More about Auckland Grammar School
There were many things
about AGS that provided a positive atmosphere for teenage development.
First was the emphasis
on academic achievement, hard work and regular study habits. The encouragement
of the teachers, the constant reminders of the advantages of passing exams with
good marks, the background assumptions that University was a positive goal to
aim for, the awareness of a host of old boys who had gone on to successful
careers in business, professions, sport and education – all this ensured we did
not forget our primary purpose.
Although I now realise
I could have made much more use of it than I did at the time, the variety of
extra-classroom activities available was another plus. Within the limits of
what we would now call a macho culture, arts and culture were encouraged, music
was regularly part of the programme, drama was sanctioned, and other activities
like debating, skiing trips, and non-traditional sports like softball were
allowed.
I distinctly remember
outings to various events, about once a term, were supported: Old Vic Theatre
visits, music concerts, such as violinist Leo Cherniavski, pianists like Lili
Kraus, outstnding films like “Scott of the Antartctic” or “The Third Man”, test
cricket, Rugby test matches, and several days of athletics at the 1950 Empire
(Commonwealth) Games were all organised.
George Marshall ran a
voluntary German course after school hours, which I attended in my final year,
successfully enough to win an oral German prize from the Goethe Society and to
study German Stage I at university a couple of years later. This was enough for
me to grasp the elements of German grammar, though my knowledge of the
vocabulary is pitifully small.
Although I would now
wish that our time spent on military drill in the cadet corps had been put to
more positive use, I found it useful when I came to do Compulsory Military
Training later, and I spent the last two years as Sergeant and then
Sergeant-major of a company of junior pupils.
My “extra-curricular”
time was spent on Crusaders, Library, and later the Magazine Committee.
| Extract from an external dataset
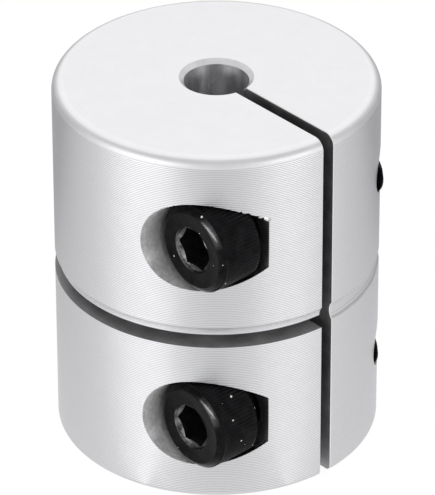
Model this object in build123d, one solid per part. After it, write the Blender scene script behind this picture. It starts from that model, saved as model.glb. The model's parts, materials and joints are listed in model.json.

This
not only produced the end-of-year official School Magazine, it also set up a
new project which provided lots of learning experience very useful later, the
preparation and publication of a school newspaper, which we christened
“Lionlow”, after the lion badge we all wore on our caps.
This meant we wrote,
proofread, and sub-edited all the material, news, articles and so on, and then
took the material to the printers, then read the galley-proofs and later the
page-proofs, and then sold the resulting publication to our fellow-students. In
this way we learned the whole process, so we were almost experts (!) by the
time we worked on the official magazine. Owen Lewis, whose idea it all was, was
a wonderful mentor; “learn by doing” was one of his very good principles of
education and it certainly worked in this case. It has inspired me in many
different enterprises since, and still does.